[Stored data entries]
>> Begin
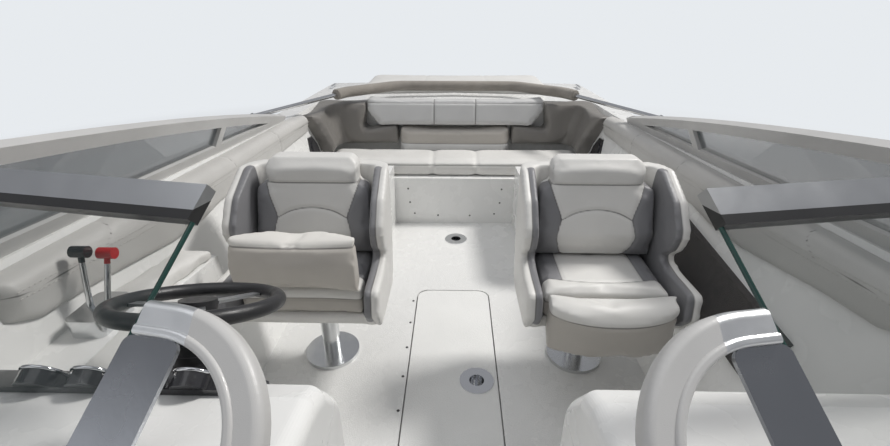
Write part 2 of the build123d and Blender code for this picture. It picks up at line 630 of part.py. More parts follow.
def make_stay():
    """Flat polished plate down the pane's free edge to the console."""
    with BuildPart() as stay:
        with BuildSketch(pane_plane.offset(-PANE_THICK / 2 - SEAT_GAP)) as plate:
            top, low = STAY_TOP_Z, FOOT_RAIL_Z
            with BuildLine():
                Polyline(*in_pane((edge_y(top) - STAY_WIDE, top), (edge_y(top), top),
                                  (edge_y(low) - 4, low), (edge_y(low) - 4 - STAY_WIDE, low)),
                         close=True)
            make_face()
            fillet(plate.vertices().sort_by(Axis.Y)[:2], STAY_ROUND)
        extrude(amount=-STAY_THICK)
    return stay


both_sides(lambda: on_console(make_stay), "stay_plates")


def make_hoop():
    """Sculpted grab hoop from the stay plate down to the console beside the walkway."""
    points = [(edge_y(HOOP_TOP) - 12, HOOP_TOP), (HOOP_IN, HOOP_TOP), (HOOP_IN + 3, FOOT_RAIL_Z - 6)]
    with BuildPart() as hoop:
        with BuildLine(pane_plane) as path:
            FilletPolyline(*in_pane(*points), radius=HOOP_ROUND)
        with BuildSketch(Plane(origin=path.line @ 0, x_dir=pane_plane.z_dir, z_dir=path.line % 0)):
            RectangleRounded(HOOP_DEEP, HOOP_FACE, 12)
            with Locations((-HOOP_DEEP / 2 + 3, HOOP_FACE / 2 - HOOP_LIP / 2)):
                RectangleRounded(HOOP_LIP, HOOP_LIP, 5)
        sweep()
    return hoop


both_sides(lambda: on_console(make_hoop), "walkway_hoops")

wing_x = Vector(*WING_FOOT) - Vector(*WING_TIP)
wing_plane = Plane(origin=Vector(*WING_TIP), x_dir=wing_x,
                   z_dir=wing_x.cross(Vector(*WING_HEAD) - Vector(*WING_TIP)))
wing_head = wing_plane.to_local_coords(Vector(*WING_HEAD))
WING_LONG = wing_x.length
HEAD_MID = (0.52 * wing_head.X, 0.52 * wing_head.Y + WING_BULGE)


def wing_shape(inset, foot=0.0):
    """The outline of a wing in its own plane: whole, or its two window openings."""
    with BuildSketch() as shape:
        with BuildLine():
            nose = [(WING_LONG, -foot), (WING_LONG, 0)] if foot else [(WING_LONG, 0)]
            Polyline((0, WING_TAIL), (0, -foot), *nose, (wing_head.X, wing_head.Y))
            ThreePointArc((wing_head.X, wing_head.Y), HEAD_MID, (0, WING_TAIL))
        make_face()
        if inset:
            offset(amount=-inset, kind=Kind.INTERSECTION)
            with BuildLine():
                Polyline((WING_POST, -50), (WING_POST + POST_WIDE, -50),
                         (WING_POST + POST_WIDE - POST_LEAN, 400), (WING_POST - POST_LEAN, 400),
                         close=True)
            make_face(mode=Mode.SUBTRACT)
    return shape.sketch


def make_wing_frame():
    with BuildPart() as frame:
        with BuildSketch(wing_plane):
            add(wing_shape(0, WING_FOOT_DEEP))
        extrude(amount=WING_DEPTH / 2, both=True)
        with BuildSketch(wing_plane):
            add(wing_shape(WING_FRAME))
        extrude(amount=WING_DEPTH, both=True, mode=Mode.SUBTRACT)
        add(envelope, mode=Mode.SUBTRACT)
    return frame


def make_wing_glass():
    with BuildPart() as glass:
        with BuildSketch(wing_plane):
            add(wing_shape(WING_FRAME))
        extrude(amount=PANE_THICK / 2, both=True)
    return glass


both_sides(make_wing_frame, "wing_frames")
both_sides(make_wing_glass, "wing_glass")
print("windshield done")


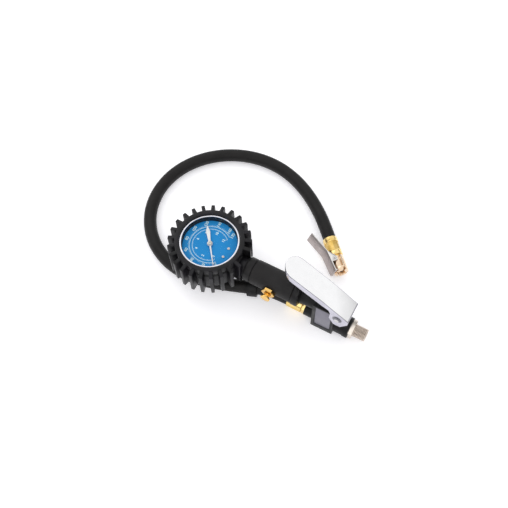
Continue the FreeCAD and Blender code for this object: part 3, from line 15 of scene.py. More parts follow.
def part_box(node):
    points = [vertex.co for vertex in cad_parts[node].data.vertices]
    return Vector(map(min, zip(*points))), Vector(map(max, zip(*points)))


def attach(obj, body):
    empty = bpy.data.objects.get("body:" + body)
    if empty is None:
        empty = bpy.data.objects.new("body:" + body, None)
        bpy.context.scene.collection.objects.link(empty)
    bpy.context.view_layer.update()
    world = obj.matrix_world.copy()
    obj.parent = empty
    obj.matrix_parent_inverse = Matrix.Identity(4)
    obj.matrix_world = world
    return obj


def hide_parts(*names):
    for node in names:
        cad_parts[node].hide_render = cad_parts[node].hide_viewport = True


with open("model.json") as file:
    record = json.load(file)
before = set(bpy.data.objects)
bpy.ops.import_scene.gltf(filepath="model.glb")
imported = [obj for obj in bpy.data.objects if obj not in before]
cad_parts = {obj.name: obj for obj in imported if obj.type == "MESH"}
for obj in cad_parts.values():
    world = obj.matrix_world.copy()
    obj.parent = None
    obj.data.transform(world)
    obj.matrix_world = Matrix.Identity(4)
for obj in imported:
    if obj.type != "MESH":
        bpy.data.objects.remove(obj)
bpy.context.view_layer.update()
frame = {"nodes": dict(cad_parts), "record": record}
>> End
▶ [Goal] Copy each line above that contains the word "MESH".

▶ [Solution to this problem]
cad_parts = {obj.name: obj for obj in imported if obj.type == "MESH"}
    if obj.type != "MESH":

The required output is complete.